Maka berdasar teori, materialisme termasuk paham ontologi monistik. Akan tetapi, materialisme berbeda dengan teori ontologis yang didasarkan pada dualisme atau pluralisme.Dalam memberikan penjelasan tunggal tentang realitas, materialisme berseberangan dengan idealisme. Materialisme tidak mengakui entitas-entitas nonmaterial. Paham ini sendiri mendapat dukungan dari para filsuf seperti Epikuros, Demokritos dan Lucretius Carus yang tidak jauh berbeda dengan materialisme yang berkembang di Perancis pada masa pencerahan. Kita bisa membaca karangan La Mettrie yang berjudul L'homme machine (manusia mesin) dan L'homme plante (manusia tumbuhan) sebagai bentuk karangan yang mewakili paham ini.
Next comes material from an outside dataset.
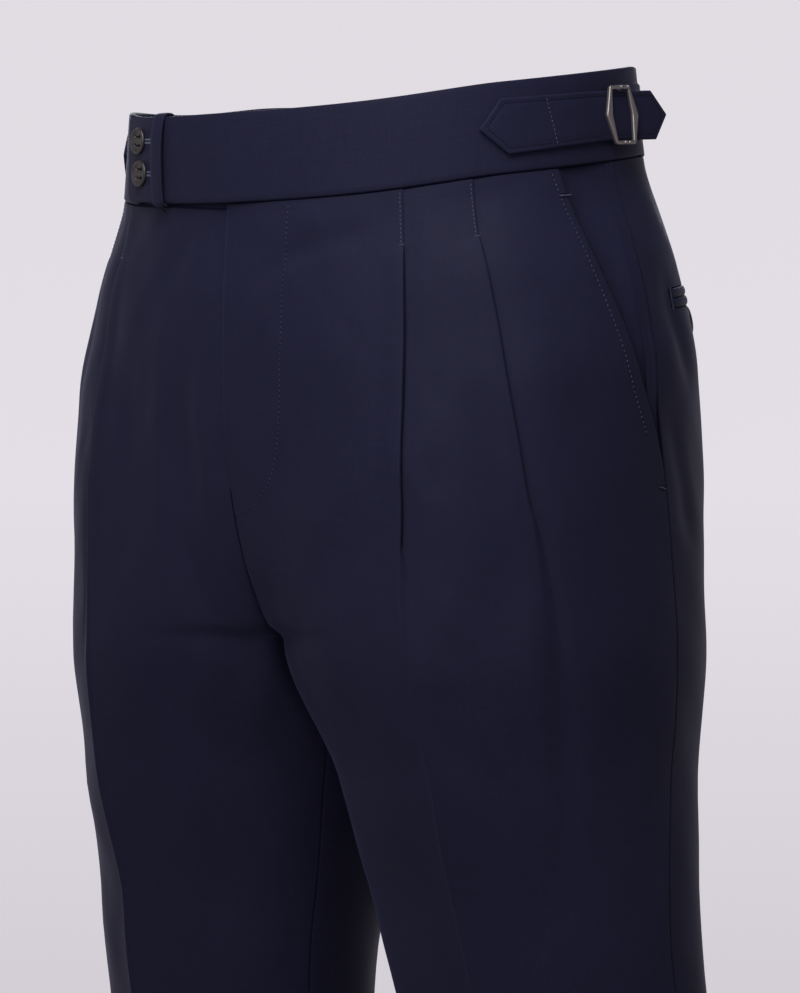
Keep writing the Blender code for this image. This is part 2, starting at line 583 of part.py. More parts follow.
def add_buckle(name, mirror):
    """Six-sided frame over the strap, with a bar behind the strap on two lugs."""
    origin, along, up, normal = strap_frame(BUCKLE["along"])
    thick = BUCKLE["thick"]
    rest = STRAP["cloth"] / 2 + BUCKLE["gap"]

    def at(a, u, n):
        return origin + along * a + up * u + normal * n

    corners = [(1, 0), (1, 1), (-1, 1), (-1, 0), (-1, -1), (1, -1)]
    section = [(0, 0), (0, 0.7), (0.15, 1), (0.85, 1), (1, 0.7), (1, 0)]
    rings = []
    for a, u in corners:
        outer = np.array([a * BUCKLE["half_end" if u else "half_middle"], u * BUCKLE["half_height"]])
        inner = np.array([a * BUCKLE["opening_end" if u else "opening_middle"], u * BUCKLE["opening_height"]])
        rings.append([at(*(outer + (inner - outer) * r), rest + thick * n) for r, n in section])
    count = len(section)
    verts = np.array(rings).reshape(-1, 3)
    faces = []
    for r in range(len(corners)):
        q = (r + 1) % len(corners)
        for c in range(count):
            n = (c + 1) % count
            faces.append((r * count + c, r * count + n, q * count + n, q * count + c))
    buckle = add_object(name, verts, faces, GUNMETAL, mirror)

    bar = BUCKLE["bar_radius"]
    depth = -rest - bar
    lug_half = BUCKLE["lug_half"]
    turns = np.linspace(0, 2 * math.pi, 8, endpoint=False)
    bar_rings = [np.array([at(bar * math.cos(t), u, depth + bar * math.sin(t)) for t in turns])
                 for u in (-BUCKLE["bar_half"], BUCKLE["bar_half"])]
    tools = [tube(bar_rings)]
    for sign in (-1, 1):
        low, high = sorted((sign * BUCKLE["lug_in"], sign * BUCKLE["lug_out"]))
        low_n = depth - bar - 0.15
        tools.append(tube([np.array([at(-lug_half, u, low_n), at(lug_half, u, low_n),
                                     at(lug_half, u, rest + 0.6 * thick), at(-lug_half, u, rest + 0.6 * thick)])
                           for u in (low, high)]))
    for i, (tool_verts, tool_faces) in enumerate(tools):
        tool = add_object(f"{name}_tool_{i}", tool_verts, tool_faces, GUNMETAL, mirror)
        tool.hide_render = True
        tool.display_type = "WIRE"
        union = buckle.modifiers.new(f"join_{i}", "BOOLEAN")
        union.operation = "UNION"
        union.object = tool
    return buckle


def add_loop(name, mirror):
    """Flat strip under the strap that holds the buckle's bar to the band."""
    half = LOOP["width"] / 2
    outer = BAND_PROUD + SEAM_GAP + LOOP["cloth"]
    s = np.linspace(LOOP["first"], LOOP["last"], 7)
    heights = [STRAP["height"] + half, STRAP["height"], STRAP["height"] - half]
    verts, faces = wall(np.array([on_form(s, h, outer) for h in heights]),
                        np.array([on_form(s, h, outer - LOOP["cloth"]) for h in heights]))
    return add_object(name, verts, faces, WOOL, mirror)


def main():
    for obj in list(bpy.data.objects):
        bpy.data.objects.remove(obj, do_unlink=True)
    button_lift = BAND_PROUD + TAB_LIFT + SEAM_GAP
    opening = 0.5 * (BACK_POCKET["top"] + BACK_POCKET["bottom"])
    for side, mirror in (("left", False), ("right", True)):
        add_front(f"front_{side}", mirror)
        add_back(f"back_{side}", mirror)
        add_facing(f"pocket_facing_{side}", mirror)
        add_jet(f"jet_upper_{side}", BACK_POCKET["top"] - SEAM_GAP, opening + SEAM_GAP / 2, mirror)
        add_jet(f"jet_lower_{side}", opening - SEAM_GAP / 2, BACK_POCKET["bottom"] + SEAM_GAP, mirror)
        add_button(f"back_button_{side}", BACK_BUTTON["place"], BACK_POCKET["bottom"] - BACK_BUTTON["below"],
                   SEAM_GAP, BACK_BUTTON["diameter"], mirror)
        add_strap(f"strap_{side}", mirror)
        add_loop(f"buckle_loop_{side}", mirror)
        add_buckle(f"buckle_{side}", mirror)
    add_waistband_left("waistband_left")
    add_waistband_right("waistband_right")
    add_keeper("keeper")
    for button in TAB_BUTTONS:
        add_button(f"tab_button_{button['name']}", button["place"], button["height"], button_lift, 15.0)


main()
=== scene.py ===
"""Looks of a pair of pleated dress trousers: fine wool cloth, sewing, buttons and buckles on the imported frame.

Lengths are in millimetres and angles in degrees; MM turns millimetres into Blender's metres. The origin is
the middle of the waist seam, +Z is up, the front faces -Y and the wearer's left is +X.

A place on the cloth is (s, h): h is the height above the waist seam and s runs round one half of the
trousers: 0 at the middle front (the inseam below the crotch), 0.5 at the front crease, 1 at the side seam,
1.5 at the back crease and 2 at the middle back. The right half is the left one mirrored.
"""
import math

import bpy
import numpy as np
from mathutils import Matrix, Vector


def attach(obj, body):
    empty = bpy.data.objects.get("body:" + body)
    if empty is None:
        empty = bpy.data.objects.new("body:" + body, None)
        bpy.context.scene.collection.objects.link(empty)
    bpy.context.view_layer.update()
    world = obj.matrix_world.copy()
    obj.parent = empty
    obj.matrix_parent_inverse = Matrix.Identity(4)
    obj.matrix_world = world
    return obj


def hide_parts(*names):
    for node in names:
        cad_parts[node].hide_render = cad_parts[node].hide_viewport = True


bl_info = {
    "name": "Pleated dress trousers",
    "version": (1, 0, 0),
    "blender": (4, 5, 0),
    "location": "3D View > Sidebar > Trousers",
    "description": "Builds the cloth, sewing and fastenings of pleated dress trousers on their frame",
    "category": "Object",
}

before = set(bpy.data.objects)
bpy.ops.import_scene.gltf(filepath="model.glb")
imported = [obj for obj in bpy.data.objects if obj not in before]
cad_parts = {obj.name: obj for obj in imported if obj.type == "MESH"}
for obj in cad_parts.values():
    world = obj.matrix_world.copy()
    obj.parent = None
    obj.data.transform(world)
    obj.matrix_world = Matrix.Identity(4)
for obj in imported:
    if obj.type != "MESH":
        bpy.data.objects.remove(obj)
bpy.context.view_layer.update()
MM = 0.001
SIDES = ("left", "right")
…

Yang perlu ditekankan ialah memang dalam hidup kita memerlukan materi, bahkan saat kita berpikir pun kita tetap memerlukan otak sebagai bentuk materi untuk mendukungnya. Tetapi, haruslah kita mampu menguasai sifat materialis itu sendiri atau akan terjadi hirearki terbalik, “Materi membunuh anda“. Penguasaan diri terhadap sifat ini sangatlah perlu, apalagi kaitannya kepada kita yang perempuan tetapi lelaki pun juga perlu. Karena apa? Sebagai perempuan, kitalah yang akan menjadi penggerak mesin-mesin operasional kehidupan rumah tangga. Menanamkan mental dan juga pemikiran kepada anak2, jika sebagai perempuan kita tidak mampu mengendalikan sifat materialis maka hal ini akan sangat buruk dampaknya terhadap lingkungan keluarga kita. Sebagai mesin kontrol utama yang menanamkan dasar-dasar pemahaman kepada anak2 jangan sampai anak2 tersesat dalam paham materialisme yang tak terkendali. Tidak ada satu pun manusia apalagi perempuan yang tidak punya sifat materialis, karena segala keperluan hidup yang berhubungan dengan pemenuhan kebutuhan jasmani tidak dapat terpenuhi hanya dengan berdo'a tanpa adanya usaha untuk memenuhinya, dalam hal ini bisa dengan bekerja.